Hep biraz biraz, parça parça.
Yaşam boyu bize temas eden, çoğu zaman bizim için görünmez olan cansız nesnelerle ilişki içindeyiz.
Aslında düşününce her biri yaşamımızda bir yeri dolduruyor. Anlık bir duygulanımı depo ediyor.
Okuldan sonra, yalnız bir eve giren bir çocuğun korkusunu içine çeken, bir ev anahtarı olabiliyor mesela. Şimdi anahtarın şeklini düşününce bile; korku, içine hapsolmuş haliyle bekliyor.
Veya güvende hissedilen bir anı içine almış yastık kılıfı. Hâla tatlı rüyaları taşıyor.
……
Bizim için bir şeyleri ‘ tutması , taşıması, kapsaması, çevrelemesi’ için nesneye ihtiyaç duyarız. Cansız nesneler çok güzel tutabilir. Fakat dönüştüremez. Ancak canlı nesneler aktardıklarımızı işleyip dönüştürebilir. Canlı nesneler içinde de insan insana; benzer gelişimsel süreçler ve benzer acılar içine doğduklarımız bu dönüşümü bize aktarabilir.
Dolayısıyla hep birini ararız.
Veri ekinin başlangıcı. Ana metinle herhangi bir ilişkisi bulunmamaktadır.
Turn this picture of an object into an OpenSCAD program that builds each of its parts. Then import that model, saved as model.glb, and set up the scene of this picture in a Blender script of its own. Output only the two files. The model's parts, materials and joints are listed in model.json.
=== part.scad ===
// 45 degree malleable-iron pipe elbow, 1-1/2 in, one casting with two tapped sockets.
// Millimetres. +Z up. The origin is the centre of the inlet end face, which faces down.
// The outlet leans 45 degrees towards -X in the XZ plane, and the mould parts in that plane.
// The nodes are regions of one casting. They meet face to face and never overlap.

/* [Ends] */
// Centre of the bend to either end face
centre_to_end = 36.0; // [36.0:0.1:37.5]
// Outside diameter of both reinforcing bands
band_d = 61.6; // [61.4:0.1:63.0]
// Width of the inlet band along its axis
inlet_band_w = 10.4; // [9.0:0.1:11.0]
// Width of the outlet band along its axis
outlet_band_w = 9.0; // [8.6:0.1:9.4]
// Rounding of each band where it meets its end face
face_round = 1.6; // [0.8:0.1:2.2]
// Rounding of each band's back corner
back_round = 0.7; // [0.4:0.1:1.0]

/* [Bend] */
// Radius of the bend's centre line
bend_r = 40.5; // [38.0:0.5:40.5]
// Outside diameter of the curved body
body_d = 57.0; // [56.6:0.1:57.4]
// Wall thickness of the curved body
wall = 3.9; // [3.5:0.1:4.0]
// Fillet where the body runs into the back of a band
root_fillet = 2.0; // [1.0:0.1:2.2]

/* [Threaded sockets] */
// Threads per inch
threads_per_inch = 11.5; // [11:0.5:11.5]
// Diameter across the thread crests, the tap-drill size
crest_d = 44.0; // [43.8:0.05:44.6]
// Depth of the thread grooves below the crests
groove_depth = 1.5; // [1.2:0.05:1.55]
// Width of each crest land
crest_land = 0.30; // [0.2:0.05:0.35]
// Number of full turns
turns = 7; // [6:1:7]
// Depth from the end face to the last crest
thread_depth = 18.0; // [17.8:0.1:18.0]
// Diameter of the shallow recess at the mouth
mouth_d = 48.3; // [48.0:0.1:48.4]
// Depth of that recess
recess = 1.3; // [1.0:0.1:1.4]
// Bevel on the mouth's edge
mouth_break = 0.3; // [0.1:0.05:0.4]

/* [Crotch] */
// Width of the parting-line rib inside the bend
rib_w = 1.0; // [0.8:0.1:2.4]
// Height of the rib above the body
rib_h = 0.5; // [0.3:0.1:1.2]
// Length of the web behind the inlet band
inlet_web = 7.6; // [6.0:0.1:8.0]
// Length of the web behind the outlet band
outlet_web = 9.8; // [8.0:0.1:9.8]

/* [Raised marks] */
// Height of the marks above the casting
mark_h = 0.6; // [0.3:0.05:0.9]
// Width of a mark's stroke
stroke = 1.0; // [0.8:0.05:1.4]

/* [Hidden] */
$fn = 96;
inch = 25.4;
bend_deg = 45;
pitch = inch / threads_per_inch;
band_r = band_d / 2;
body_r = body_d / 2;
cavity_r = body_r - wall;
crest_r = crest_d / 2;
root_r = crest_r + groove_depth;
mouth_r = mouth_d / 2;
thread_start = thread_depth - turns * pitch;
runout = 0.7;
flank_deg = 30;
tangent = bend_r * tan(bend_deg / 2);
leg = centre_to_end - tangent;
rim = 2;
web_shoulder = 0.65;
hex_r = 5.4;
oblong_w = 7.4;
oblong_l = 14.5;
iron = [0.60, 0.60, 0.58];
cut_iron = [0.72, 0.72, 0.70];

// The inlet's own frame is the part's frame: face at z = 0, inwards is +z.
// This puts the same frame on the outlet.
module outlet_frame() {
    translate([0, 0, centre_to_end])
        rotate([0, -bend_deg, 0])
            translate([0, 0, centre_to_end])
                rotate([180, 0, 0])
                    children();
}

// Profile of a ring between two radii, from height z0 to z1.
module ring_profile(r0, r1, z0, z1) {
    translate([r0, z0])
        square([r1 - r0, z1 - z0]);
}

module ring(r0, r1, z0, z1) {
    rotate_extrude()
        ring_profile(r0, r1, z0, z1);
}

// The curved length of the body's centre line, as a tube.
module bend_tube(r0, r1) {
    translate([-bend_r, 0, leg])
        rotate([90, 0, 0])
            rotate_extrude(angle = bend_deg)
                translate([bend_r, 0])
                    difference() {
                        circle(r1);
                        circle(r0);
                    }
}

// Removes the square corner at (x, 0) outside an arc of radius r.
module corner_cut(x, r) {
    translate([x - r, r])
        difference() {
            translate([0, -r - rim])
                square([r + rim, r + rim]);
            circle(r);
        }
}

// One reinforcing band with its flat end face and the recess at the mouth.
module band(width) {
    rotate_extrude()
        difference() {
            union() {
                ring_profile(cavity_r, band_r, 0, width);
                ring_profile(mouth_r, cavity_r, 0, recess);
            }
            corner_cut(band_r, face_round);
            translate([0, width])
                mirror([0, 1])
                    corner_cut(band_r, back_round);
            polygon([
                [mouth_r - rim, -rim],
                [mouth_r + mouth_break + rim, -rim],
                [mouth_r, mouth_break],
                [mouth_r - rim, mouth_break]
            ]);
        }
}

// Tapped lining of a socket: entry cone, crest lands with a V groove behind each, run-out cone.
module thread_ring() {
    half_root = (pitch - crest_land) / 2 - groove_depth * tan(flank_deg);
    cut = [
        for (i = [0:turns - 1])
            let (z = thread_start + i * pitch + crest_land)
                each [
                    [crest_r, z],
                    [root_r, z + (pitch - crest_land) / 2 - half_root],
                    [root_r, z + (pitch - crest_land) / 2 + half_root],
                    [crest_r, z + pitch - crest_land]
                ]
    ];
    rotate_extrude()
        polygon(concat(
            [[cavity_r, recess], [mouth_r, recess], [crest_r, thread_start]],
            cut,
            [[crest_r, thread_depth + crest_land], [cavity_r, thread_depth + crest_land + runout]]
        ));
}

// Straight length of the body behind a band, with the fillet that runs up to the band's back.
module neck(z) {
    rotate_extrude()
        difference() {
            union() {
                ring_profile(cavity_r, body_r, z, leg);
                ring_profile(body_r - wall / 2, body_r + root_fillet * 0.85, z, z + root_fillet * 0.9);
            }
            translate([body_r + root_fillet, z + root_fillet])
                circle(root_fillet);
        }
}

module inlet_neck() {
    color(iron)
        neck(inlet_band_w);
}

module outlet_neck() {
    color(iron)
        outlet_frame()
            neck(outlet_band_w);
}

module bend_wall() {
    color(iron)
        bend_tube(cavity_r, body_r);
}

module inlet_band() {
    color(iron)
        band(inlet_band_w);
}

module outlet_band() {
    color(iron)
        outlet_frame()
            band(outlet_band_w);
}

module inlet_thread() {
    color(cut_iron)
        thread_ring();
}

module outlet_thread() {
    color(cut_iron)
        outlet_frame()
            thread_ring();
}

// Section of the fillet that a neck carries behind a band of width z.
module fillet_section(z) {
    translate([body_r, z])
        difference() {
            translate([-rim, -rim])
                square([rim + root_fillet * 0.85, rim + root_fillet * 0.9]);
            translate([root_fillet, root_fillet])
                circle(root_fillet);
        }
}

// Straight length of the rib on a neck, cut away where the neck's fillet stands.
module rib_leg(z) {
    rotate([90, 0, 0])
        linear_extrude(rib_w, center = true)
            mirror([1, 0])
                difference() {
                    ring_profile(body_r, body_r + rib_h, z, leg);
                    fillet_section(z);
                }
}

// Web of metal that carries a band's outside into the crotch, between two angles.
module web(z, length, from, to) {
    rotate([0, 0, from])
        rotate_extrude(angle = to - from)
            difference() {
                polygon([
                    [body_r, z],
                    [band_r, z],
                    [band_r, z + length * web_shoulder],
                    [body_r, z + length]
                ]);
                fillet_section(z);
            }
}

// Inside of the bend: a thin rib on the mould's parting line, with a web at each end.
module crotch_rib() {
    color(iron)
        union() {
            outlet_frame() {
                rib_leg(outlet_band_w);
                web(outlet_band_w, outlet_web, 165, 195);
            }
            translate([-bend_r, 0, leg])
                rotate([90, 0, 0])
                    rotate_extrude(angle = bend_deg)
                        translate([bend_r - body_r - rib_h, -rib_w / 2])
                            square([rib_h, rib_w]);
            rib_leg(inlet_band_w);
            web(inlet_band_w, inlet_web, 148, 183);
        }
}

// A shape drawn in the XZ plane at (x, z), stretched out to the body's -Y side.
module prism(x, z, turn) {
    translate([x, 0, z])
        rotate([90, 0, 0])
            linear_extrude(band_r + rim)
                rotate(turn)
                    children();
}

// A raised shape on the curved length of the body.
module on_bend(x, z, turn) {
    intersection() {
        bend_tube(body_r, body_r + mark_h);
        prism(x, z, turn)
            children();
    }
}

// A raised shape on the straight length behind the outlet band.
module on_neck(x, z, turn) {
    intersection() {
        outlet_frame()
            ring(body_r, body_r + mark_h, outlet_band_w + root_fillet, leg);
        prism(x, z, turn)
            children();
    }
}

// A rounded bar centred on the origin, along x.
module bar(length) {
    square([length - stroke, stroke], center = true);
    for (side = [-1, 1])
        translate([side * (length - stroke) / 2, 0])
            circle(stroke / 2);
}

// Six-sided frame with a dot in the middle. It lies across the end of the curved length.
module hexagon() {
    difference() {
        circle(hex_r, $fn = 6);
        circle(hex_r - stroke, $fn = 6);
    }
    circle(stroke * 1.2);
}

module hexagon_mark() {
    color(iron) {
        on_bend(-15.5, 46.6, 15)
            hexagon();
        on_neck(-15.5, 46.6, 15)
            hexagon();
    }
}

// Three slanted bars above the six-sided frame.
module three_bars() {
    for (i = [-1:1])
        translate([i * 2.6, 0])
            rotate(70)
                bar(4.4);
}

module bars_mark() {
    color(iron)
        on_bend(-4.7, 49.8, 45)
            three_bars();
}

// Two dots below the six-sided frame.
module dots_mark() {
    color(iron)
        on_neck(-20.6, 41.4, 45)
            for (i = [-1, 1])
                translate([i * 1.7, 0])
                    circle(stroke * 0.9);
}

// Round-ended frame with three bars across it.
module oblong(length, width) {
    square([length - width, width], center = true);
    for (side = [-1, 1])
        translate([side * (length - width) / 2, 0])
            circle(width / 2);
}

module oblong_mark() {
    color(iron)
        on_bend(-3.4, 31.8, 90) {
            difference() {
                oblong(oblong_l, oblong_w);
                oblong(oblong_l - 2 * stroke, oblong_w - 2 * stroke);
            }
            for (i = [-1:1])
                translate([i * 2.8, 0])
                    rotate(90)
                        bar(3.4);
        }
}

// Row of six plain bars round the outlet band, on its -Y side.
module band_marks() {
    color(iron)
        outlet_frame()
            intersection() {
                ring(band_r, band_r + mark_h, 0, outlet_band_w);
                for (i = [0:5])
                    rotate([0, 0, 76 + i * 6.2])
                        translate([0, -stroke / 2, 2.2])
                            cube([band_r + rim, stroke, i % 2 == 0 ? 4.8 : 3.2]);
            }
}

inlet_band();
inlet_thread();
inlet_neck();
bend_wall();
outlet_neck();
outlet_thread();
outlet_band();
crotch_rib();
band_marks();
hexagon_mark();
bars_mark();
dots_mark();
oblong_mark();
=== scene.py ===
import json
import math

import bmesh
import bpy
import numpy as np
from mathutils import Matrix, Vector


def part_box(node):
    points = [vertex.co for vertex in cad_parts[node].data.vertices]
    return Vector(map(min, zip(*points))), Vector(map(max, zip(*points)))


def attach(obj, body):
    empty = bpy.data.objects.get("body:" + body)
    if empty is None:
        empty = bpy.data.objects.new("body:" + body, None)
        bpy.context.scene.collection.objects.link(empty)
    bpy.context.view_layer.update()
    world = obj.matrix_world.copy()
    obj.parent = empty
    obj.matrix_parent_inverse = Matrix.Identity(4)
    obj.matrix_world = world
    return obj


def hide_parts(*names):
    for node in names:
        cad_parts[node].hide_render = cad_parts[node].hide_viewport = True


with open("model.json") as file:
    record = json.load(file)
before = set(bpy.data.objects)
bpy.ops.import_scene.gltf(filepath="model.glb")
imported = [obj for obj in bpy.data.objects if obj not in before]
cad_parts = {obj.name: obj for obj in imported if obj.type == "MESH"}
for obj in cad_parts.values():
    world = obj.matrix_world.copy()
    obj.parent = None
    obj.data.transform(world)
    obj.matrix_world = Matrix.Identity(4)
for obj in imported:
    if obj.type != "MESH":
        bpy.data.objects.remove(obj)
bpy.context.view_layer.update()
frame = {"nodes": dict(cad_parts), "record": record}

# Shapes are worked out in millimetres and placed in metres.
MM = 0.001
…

O birinde kendimize ait olanları ararız. Ama onunla da kalmayız. Onu dönüştürebilen ve dönüştürdüğünü bize aktarabilen olanı ararız. İnsan yavrusunun istekleri hep nesnesinin karsilayabileceginden çok olmuştur. Böylelikle ‘buluş’ olamaz. Hep bir arayıştır. Yani gercek bir yaşayıştır.